I have stated that before and I will not dwell upon it any further. That is a matter for you men to decide. It is a difference in judgment, perhaps.

Mr. ROCKWELL. Mrs. Lusk, do you have any questions you want to ask?

Mrs. LUSK. No, I do not, Mr. Rockwell. I am just listening in for general information.

Mr. ROCKWELL. There is a lot of information going on around here. Mrs. LUSK. I am interested in the developments, particularly in my own area. I cannot follow all the hearings, and I am just coming in when I can.

Mr. ROCKWELL. If there are no further questions, we will stand recessed until 2: 30 this afternoon.

(Thereupon, at 12: 40 p. m., the subcommittee recessed until 2:30 p. m. of the same day.)

AFTERNOON SESSION

The subcommittee reconvened at 2:30 p. m., upon the expiration. of the recess.

Mr. ROCKWELL. The committee will please come to order.

The next witness is Mr. Clyde T. Ellis, executive manager of the National Rural Electric Cooperative Association.

STATEMENT OF CLYDE T. ELLIS, EXECUTIVE MANAGER, NATIONAL RURAL ELECTRIC COOPERATIVE ASSOCIATION

Mr. ELLIS. My name is Clyde. T. Ellis. I am executive manager of the National Rural Electric Cooperative Association, which is the national service organization of the rural electric cooperatives in the several States. There are 677 of them in 41 States, members of the national organization, with 1,152,018 farm members.

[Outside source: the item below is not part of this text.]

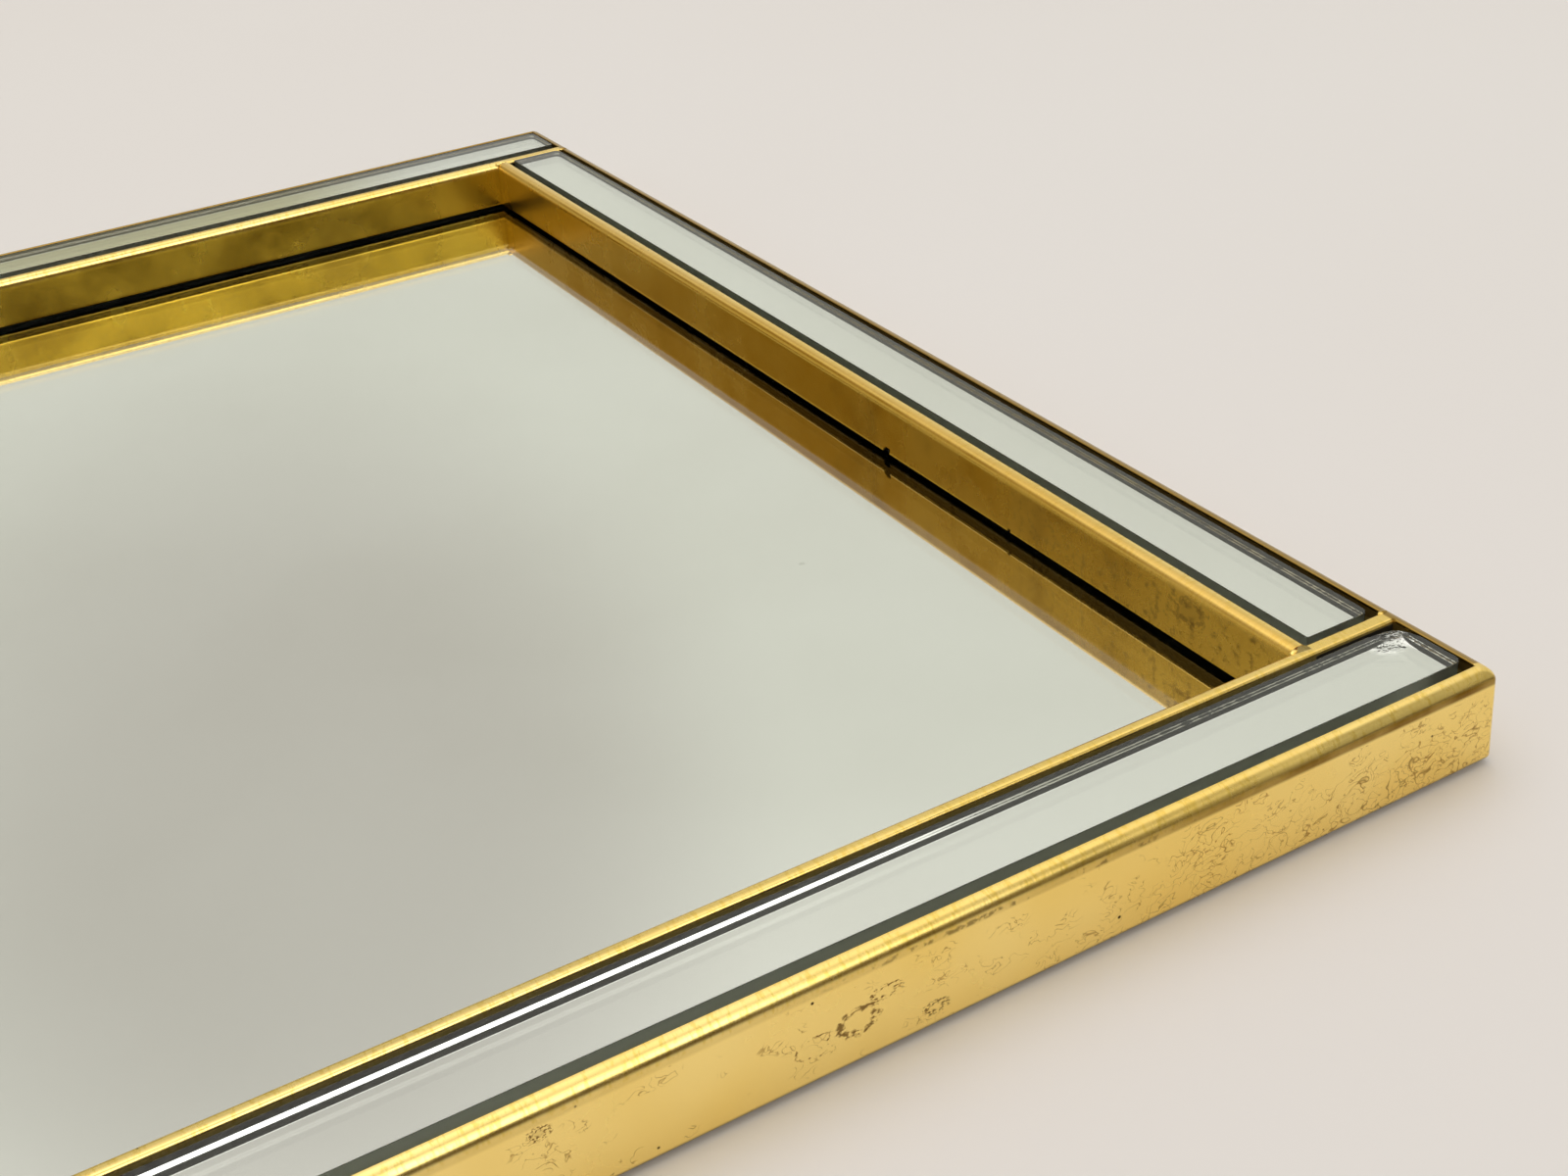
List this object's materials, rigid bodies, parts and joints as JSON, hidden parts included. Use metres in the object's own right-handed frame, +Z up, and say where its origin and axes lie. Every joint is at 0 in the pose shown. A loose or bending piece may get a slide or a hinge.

First, Mr. Chairman, we have submitted to the clerk of the committee 27 statements in triplicate of 30 copies each from the rural electric cooperatives in States of the West. I should like to ask that those statements-they are all short, none over a page, and most of them considerably shorter-be made a part of the record.

Mr. MURDOCK. I suggest we put them in, in their entirety, Mr. Chairman.

99687-47-No. 4 -25

Mr. ROCKWELL. All right.

(The statements referred to are as follows:)

CLYDE T. ELLIS,

MILNOR, N. DAK., March 25, 1947.

National Rural Electric Cooperative Association,

Washington, D. C.

House Public Lands Committee, Congress of the United States:

We understand that H. R. 1886 would require that reclamation power be sold at as high a rate as that of the private utilities. This would render the REA cooperatives in western North Dakota as unfeasible as they were considered feasible only after the establishment of low-cost reclamation power. We strongly urge that this bill be killed.

NORTH DAKOTA ASSOCIATION OF RURAL ELECTRIC COOPERATIVES,
OBED A. WYUM, President,

R. A. JACOBSEN, Secretary.

CLYDE T. ELLIS,

MILNOR, N. DAK., March 25, 1947.

Washington, D. C:

We authorize you to present our statements on H. R. 1886 and H. R. 1997 to the House Public Lands Committee.

NORTH DAKOTA ASSOCIATION OF RURAL ELECTRIC COOPERATIVES,
OBED A. WYUM, President,

R. L. JACOBSEN, Secretary.

CLYDE T. ELLIS,

MILNOR, N. DAK., March 25, 1947.

National Rural Electrical Cooperative Association,

House Public Lands Committee, Congress of the United States:

We understand that H. R. 1997 would reduce the interest rate from 3 to 2 percent in calculating power rates, thereby reducing the rate structure for sale of electricity by public power projects. Any reduction in power rates will aid

our REA projects in North Dakota in reaching their goal of complete area coverage. We, therefore, urge passage of this bill.

NORTH DAKOTA ASSOCIATION OF RURAL ELECTRIC COOPERATIVES,
OBED A. WYUM, President,

R. L. JACOBSEN, Secretary.

CLYDE T. ELLIS,

Manager, Washington, D. C.:

ASHTON, IDAHO, March 23, 1947.

Wholesale power largest single operations cost. H. R. 1977 passage vital to electrification of rural Idaho.

FALL RIVER RURAL ELECTRIC COOPERATIVE.,
C. W. DAW.

CLYDE T. ELLIS,

HAZEN, N. DAK., March 25, 1947

Executive Manager, National REA Association,

Washington, D. C.:

We urge the House Public Lands Committee to kill H. R. 1886, by Rockwell, and pass H. R. 1977, by Lemke. We believe the Lemke bill will make sound policy and benefit cooperatives. In our sparsely settled area it is essential that we receive reasonable power rates.

OLIVER MERCER ELECTRIC COOPERATIVE, INC.